From mercury in tuna and wood pulp in parmesan cheese to ground beef treated with ammonia to retard E. coli (“pink slime”), the press does a good job exposing the dangerous and deceptive practices of Big Food. The problem is, the public forgets about the food risk or contamination, assuming that reform is in the works and that is just fine with Big Food. Often nothing changes.
For example, many thought the problem of mercury in tuna had been solved since it has been so widely reported. But Time recently wrote “the latest analysis shows that eating fish the way the government recommends is exposing people, especially pregnant women, to unsafe levels of mercury.” And two years after the nation’s stomach was turned by pink slime, its manufacturer Beef Products, Inc. had reopened plants and even filed a defamation lawsuit against ABC and Diane Sawyer. Who are you calling pink slime?
Here are some hidden-in-plain-sight facts Big Food doesn’t want you to know.
1. Meat preservatives cause cancer.
Did you ever wonder why bacon, hot dogs, ham, cold cuts, Slim Jims and most processed and cured meats taste salty, look pink and stay on the shelves indefinitely? Because food processors use the preservatives nitrite and nitrate which produce the pink color, delay bacterial growth and rancid taste and smell and impart a cured or smoked meat flavor.
Researchers have known since the 1970s that the preservatives become "nitrosamines" in the body—compounds that cause cancer. Following a 2008 American Institute for Cancer Research/World Cancer Research Fund report that found just one hot dog a day increases the risk of colorectal cancer by 21 percent, there were calls to ban such processed meat, especially in schools. Last year, the World Health Organization reignited the controversy and declared processed meats Group 1 carcinogens, the highest risk category that exists. WHO researchers, who analyzed 800 studies, defined processed meat as “anything transformed to improve its flavor or preserve it, including sausages, beef jerky and anything smoked,” reported the Boston Globe. Researchers identified links from processed meats to colon, prostate and pancreatic cancers.
Scientific articles also link nitrosamines to lung cancer, kidney cancer, stroke, coronary heart disease and diabetes mellitus. The American Cancer Society tells people not to eat them. Still, the industry-influenced USDA remains agnostic about the dangers of nitrosamines in its new Dietary Guidelines rolled out this year. "We are pretty disappointed the report doesn't recommend limiting red and processed meat because of the link to cancer," said Katie McMahon of the American Cancer Society Cancer Action Network.
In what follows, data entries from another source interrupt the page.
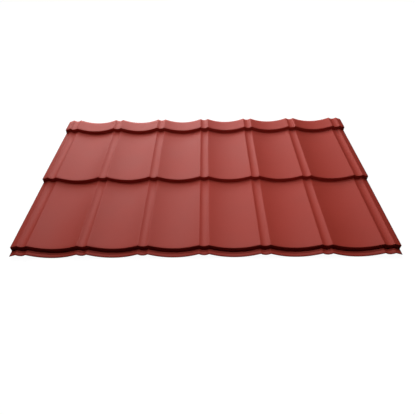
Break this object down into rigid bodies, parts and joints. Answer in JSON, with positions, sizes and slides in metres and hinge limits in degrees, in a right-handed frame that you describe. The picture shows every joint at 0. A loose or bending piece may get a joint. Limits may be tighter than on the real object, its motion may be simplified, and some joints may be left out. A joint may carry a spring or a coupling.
{
  "type": "roof panel",
  "caption": "Pressed steel roof panel, coated on its upper face, with wide shallow waves up the slope and low steps across it.",
  "frame": {"origin": "under the middle of the sheet, on the plane that its wave troughs rest on", "axes": "+X across the roof, +Y up the slope, +Z away from the roof, out of the coated face"},
  "size_m": [1.226, 0.801, 0.0299],
  "materials": {
    "coated_steel": "satin brick-red coat on the upper face, pale primer on the underside"
  },
  "bodies": {
    "root": {"roof_panel": "coated_steel"}
  },
  "joints": []
}
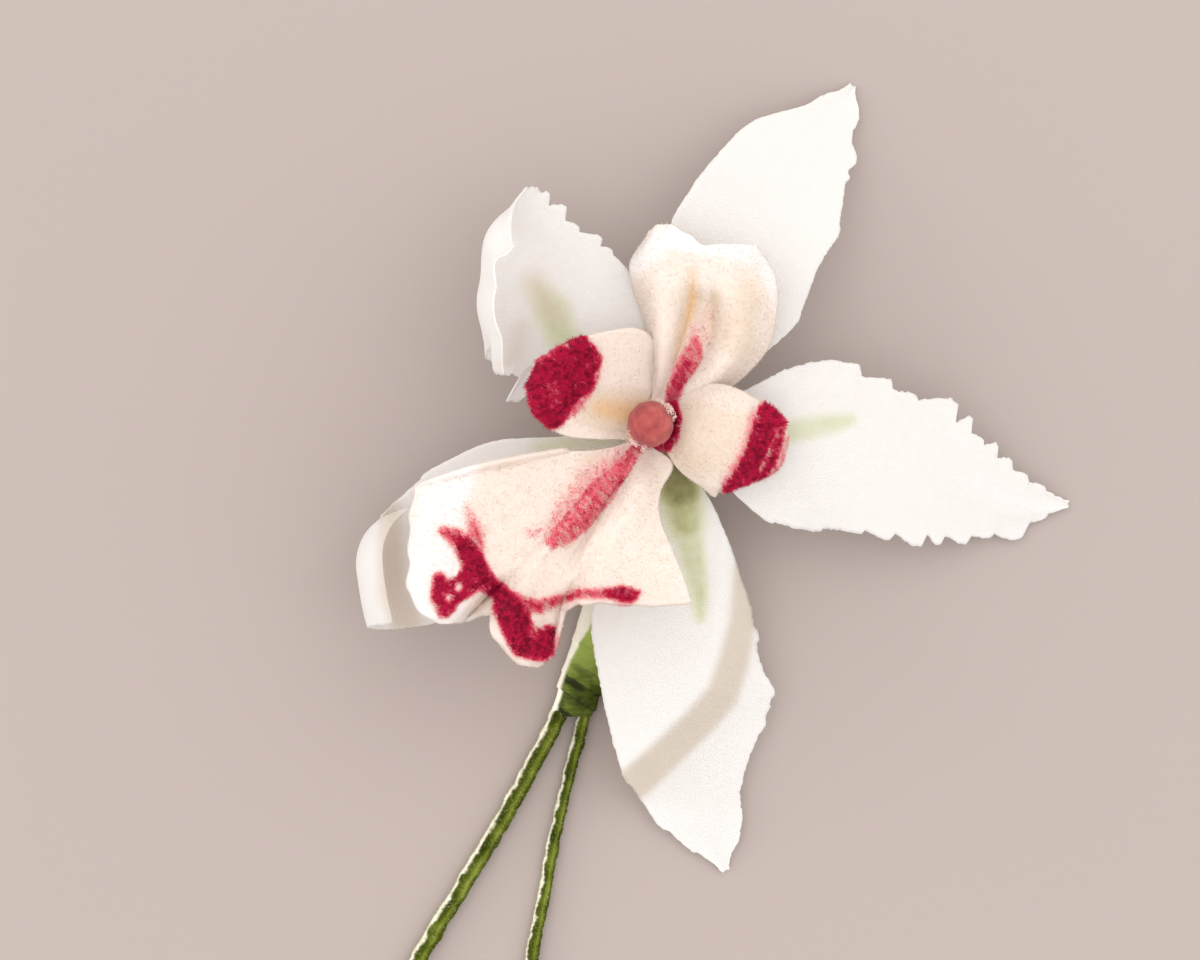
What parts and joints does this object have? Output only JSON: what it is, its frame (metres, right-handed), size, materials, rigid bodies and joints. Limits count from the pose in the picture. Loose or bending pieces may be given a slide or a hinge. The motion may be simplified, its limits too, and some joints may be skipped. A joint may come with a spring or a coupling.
{
  "type": "orchid boutonniere",
  "caption": "Fabric orchid boutonniere lying on its back: toothed silk petals, a four-lobed velvet lip, a bead, a taped calyx and thread-wrapped wire stems.",
  "frame": {"origin": "centre of the calyx's flat foot, on the surface that the flower lies on", "axes": "+Z out of the flower's face, up from the surface; +Y towards the top of the bloom, so the stems run down to -Y; +X to the bloom's right"},
  "size_m": [0.0782, 0.1103, 0.0246],
  "materials": {
    "silk": "satin",
    "velvet": "matte",
    "bead": "matte",
    "thread": "satin",
    "tape": "satin",
    "wire": "satin"
  },
  "bodies": {
    "root": {"dorsal_sepal": "silk", "right_petal": "silk", "lower_sepal": "silk", "left_sepal": "silk", "left_petal": "silk", "lip": "velvet", "bead": "bead", "calyx": "tape", "neck_tape": "tape", "long_stem": "thread", "short_stem": "thread", "bloom_wire": "wire", "short_wire": "wire"}
  },
  "joints": []
}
2. Shrimp are a safety disaster waiting to happen.
Most people do not realize the majority of shrimp sold in the U.S. are neither domestic nor wild-caught. They are imported from countries like Thailand, India and Indonesia where they are "farmed" in crowded, filthy pools with antibiotics, disinfectants and parasiticides that are banned in the United States. The shrimp themselves have their eyes removed before being raised in pools so dense and dirty that many die.
The FDA is responsible for ensuring the safety of such imported shrimp for human consumption, yet over 96 percent of shipments are not opened or even checked when they arrive on the dock in the United States. Instead, exporters' identities are stored in the FDA Automated Commercial System (ACS) system and only if a country or company has had prior problems will it receive receive inspections. Even then, the so-called inspection may only be a look at documents or a visual inspection, not lab tests for dangerous substances. FDA inspectors admit that blocked exporters can “transship” their products from another country to fool inspectors. Is anyone surprised that banned drugs and mislabeled products including pet shrimp find their way to U.S. dinner tables?
http://www.ap.org/explore/seafood-from-slaves/Like so many food products that are bad for consumers, intensively farmed shrimp also harm the environment, workers and animals. A recent, award-winning Associated Press series exposes slave labor used in the commercial seafood industry in Indonesia and Thailand—and the actual incarceration of captive workers in Myanmar in cages. U.S. officials and human rights activists call on Americans to “stop buying fish and shrimp tied to supply chains in Thailand.” Intensive shrimp farming also harms sensitive mangrove areas.